The Emperor Nero was a deeply divisive and complex character, and it’s no surprise that his reign continues to captivate us to this day. His turbulent 14-year rule helped establish the stereotype of the emperor drunk on his own power, and his reign was characterised by political murder, persecution and familial betrayal.


His reign began with promising signs after Nero had gained a reputation for his political generosity, allowing the senate a share in his power. Nero, who ascended to the throne at the tender age of 16, was deeply influenced by his mother, Agrippina, who, having murdered her own political rivals, aimed at ruling through her son.

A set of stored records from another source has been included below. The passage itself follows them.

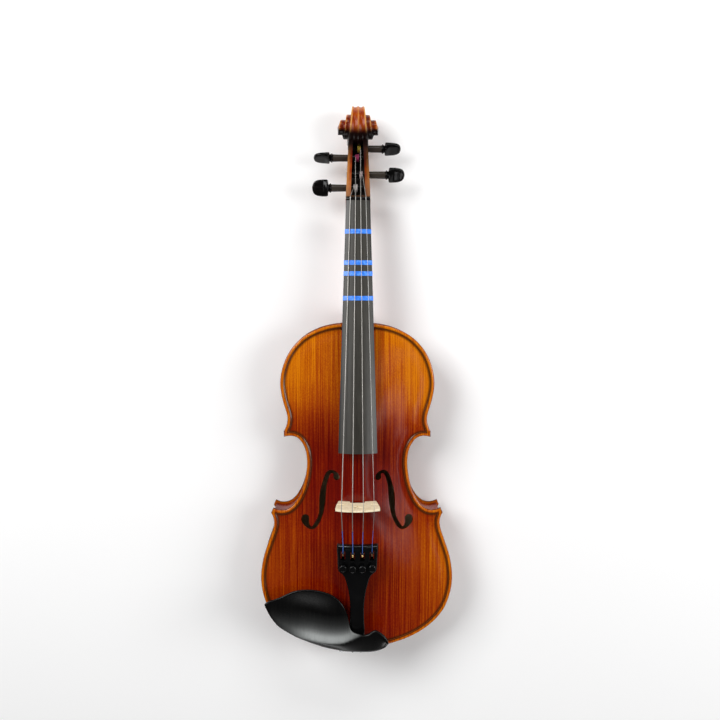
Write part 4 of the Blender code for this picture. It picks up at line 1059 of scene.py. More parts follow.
STEP = 5
LAST_TURN = 540
for sign, side in ((1, "treble"), (-1, "bass")):
    verts = []
    wear = []
    shade = []
    degs = list(range(-110, LAST_TURN + 1, STEP))
    for deg in degs:
        outer, inner = volute(deg), volute(deg + 360)
        h, nxt = volute_half(deg), volute_half(deg + 360)
        gap = outer - inner
        rows = [(outer, h - 0.75), (outer - 0.12, h - 0.3), (outer - 0.55, h), (outer - 0.9, h - 0.12),
                (outer - gap * 0.35, h - 0.75), (outer - gap * 0.62, h - 0.85),
                (inner + gap * 0.16, h - 0.45), (inner + 0.35, h + 0.1), (inner, h + 0.7),
                (inner, (h + nxt) / 2), (inner, nxt - 0.75)]
        verts += [on_turn(deg, r, sign * x) for r, x in rows]
        # gold on the chamfers as wear with a painted highlight; painted shade where the mark is low, in the
        # gap between the turns
        wear += [0.9, 1.0, 1.0, 0.75, 0.3, 0.15, 0.1, 0.12, 0.35, 0.1, 0.3]
        shade += [throat(deg)] * len(rows)
    faces = strip_faces(len(degs), len(rows))
    start = len(verts)
    degs = list(range(LAST_TURN, 901, STEP))
    for deg in degs:
        outer, h = volute(deg), volute_half(deg)
        rows = [(outer, h - 0.75), (outer - 0.15, h - 0.3), (outer - 0.5, h),
                (outer * 0.7, h + 0.15 * (21.8 - h)), (outer * 0.4, h + 0.6 * (21.9 - h)),
                (outer * 0.15, 21.9)]
        verts += [on_turn(deg, r, sign * x) for r, x in rows]
        # gold on the chamfers as wear with a painted highlight
        wear += [0.9, 1.0, 1.0, 0.5, 0.45, 0.6]
        shade += [throat(deg)] * len(rows)
    faces += strip_faces(len(degs), len(rows), start)
    apex = len(verts)
    verts.append((sign * 21.95, EYE_Y, EYE_Z))
    wear.append(0.7)
    shade.append(0.3)
    faces += [(inmost, apex, inmost + 6) for inmost in range(start + 5, apex - 6, 6)]
    piece("volute_" + side, verts, faces, SCROLL_MAPLE, slot="maple_varnished", angle=48, wear=wear,
          shade=shade)

back_line = [(560.4, 1.3), (552.5, 3.8), (543, 8.2), (533, 12.8), (523, 17.2), (512, 21.5), (500, 25.4),
             (492, 27.8), (485.0, 29.6)]
back_line = spline(back_line[::-1], 60)
STRIP_DEGS = list(range(-108, 262, 3))
path = np.array(tuples(back_line) + [on_turn(deg, volute(deg), 0)[1:] for deg in STRIP_DEGS])
run = np.gradient(path, axis=0)
run = run / np.linalg.norm(run, axis=1)[:, None]
out = np.stack([run[:, 1], -run[:, 0]], axis=1)
width = [float(np.interp(y, [485, 493, 549, 560], [12.6, 13.1, 10.4, 9.95])) for y, z in back_line]
width += [volute_half(deg) for deg in STRIP_DEGS]
verts = []
wear = []
shade = []
us = np.linspace(-1, 1, 33)
for (y, z), n, w, deg in zip(path, out, width, [0] * len(back_line) + STRIP_DEGS):
    for u in us:
        dip = 1.15 * math.sin(math.pi * u) ** 2 * min(1, w / 7)
        verts.append((u * (w - 0.75), y - n[0] * dip, z - n[1] * dip))
        # gold on the edges and the middle ridge as wear with a painted highlight; the flutes a little
        # darker, painted shade
        wear.append(1.0 if abs(u) > 0.9 else 0.30 + 0.45 * math.cos(math.pi * u) ** 8)
        shade.append(throat(deg))
piece("scroll_strip", verts, strip_faces(len(path), len(us)), SCROLL_MAPLE, slot="maple_varnished",
      angle=60, wear=wear, shade=shade)

cheek = [(485.8, 41.4), (493.0, 41.6), (493.1, 43.9)]
cheek += tuples(spline([(493.5, 44.0), (503, 43.7), (516, 42.6), (529, 41.3), (541, 39.8), (549, 39.1),
                        (554.5, 40.6)], 30))
cheek += [on_turn(deg, 15, 0)[1:] for deg in range(136, 252, 10)]
cheek += [(559.6, 2.2)] + [(y, z + 0.15) for y, z in reversed(back_line[1:-1])] + [(485.8, 29.5)]
cheek = np.array(cheek)[::-1]


def head_half(y):
    return np.interp(y, [486, 493, 549, 560, 566], [13.0, 13.1, 10.4, 9.95, 9.6])


def cheek_half(y, z):
    d = edge_distance(y, z, cheek)
    return head_half(y) - 0.75 * (1 - np.clip(d / 0.75, 0, 1)) ** 1.5


closed_cheek = np.concatenate([cheek, cheek[:1]])
cheek_spots = []
for depth in (0.25, 0.5, 0.8):
    for sgn in (1, -1):
        line = offset(closed_cheek, sgn * depth)[:-1]
        cheek_spots.append(line[clear(line[:, 0], line[:, 1], cheek, depth * 0.9)])
x, y = grid(np.arange(488, 562, 4.0), np.arange(4, 44, 4.0))
ok = clear(x, y, cheek, 1.6)
cheek_spots.append(np.stack([x[ok], y[ok]], axis=1))
pegbox = slab("pegbox", cheek, [], np.concatenate(cheek_spots), cheek_half, lambda y, z: -cheek_half(y, z),
              from_side, SCROLL_MAPLE, slot="maple_varnished", angle=35)

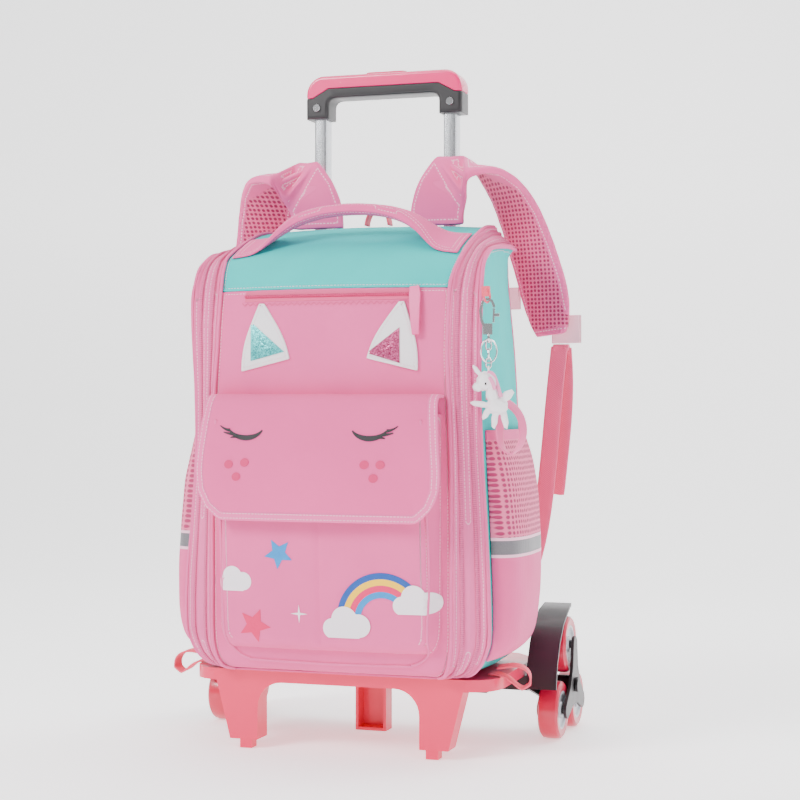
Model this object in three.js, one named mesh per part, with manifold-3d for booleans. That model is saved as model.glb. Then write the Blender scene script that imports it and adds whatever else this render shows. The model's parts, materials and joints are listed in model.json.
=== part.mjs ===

The ancient historian Tacitus claimed that in an effort to maintain this influence, one night Agrippina presented herself to her tipsy son, ‘dolled up and ready for incest’.


Nero eventually decided he needed to remove his interfering mother from the picture, and deliberated over the usual methods of poison or the dagger, but both were deemed too predictable. Instead, the emperor devised an elaborate plan to lure her onto a collapsable boat in the middle of a lake. Much to Nero’s disappointment, his mother survived the wreckage with only a wounded shoulder, so he despatched a group of men to finish the job. As they struck fatal blows, Agrippina stretched forth the womb that had borne her son and murderer, and shouted to the men, ‘strike me here’.


In AD 64, the year Nero celebrated a decade of his reign, an enormous fire enveloped the centre of Rome and destroyed two thirds of the city. Although the popular view has long been that Nero himself issued the fire and then ‘fiddled while Rome burned’, in order that he could carry out his favoured redesign of the city centre, historians largely reject this idea. Even though it may not have been caused by him, the fire of Rome did provide Nero with the opportunity to leave his mark.


ruins of a dome inside domus aurea

The emperor constructed a cluster of buildings called the Domus Aurea, or ‘Golden House’, a grand suburban villa to rival the royal palaces of foreign kingdoms. The villa housed a colossal statue in likeness to Nero, which gives its name to the Colosseum, since it stood a short distance from the amphitheatre. Being the same size as the Statue of Liberty, when the Emperor Hadrian later moved it to beside the Colosseum, it took no fewer than 24 elephants to help carry out the task!


The villa itself was a paragon of luxury. Amongst other features it housed a mile-long colonnade, a pond surrounded with buildings to resemble a seaside city, numerous private vineyards, and forests stocked with a variety of wild and domestic creatures. According to the Roman historian Suetonius: ‘The dining rooms had ceilings with ivory panels that swivelled aside so that pipes might shower petals and perfume on banqueters below, and the main dining room had a dome that revolved day and night like the heavens’.


Historians believe the villa was never actually completed, and, since its opulence was an embarrassment to his successors, the Domus Aurea was obliterated within 40 years of Nero’s death.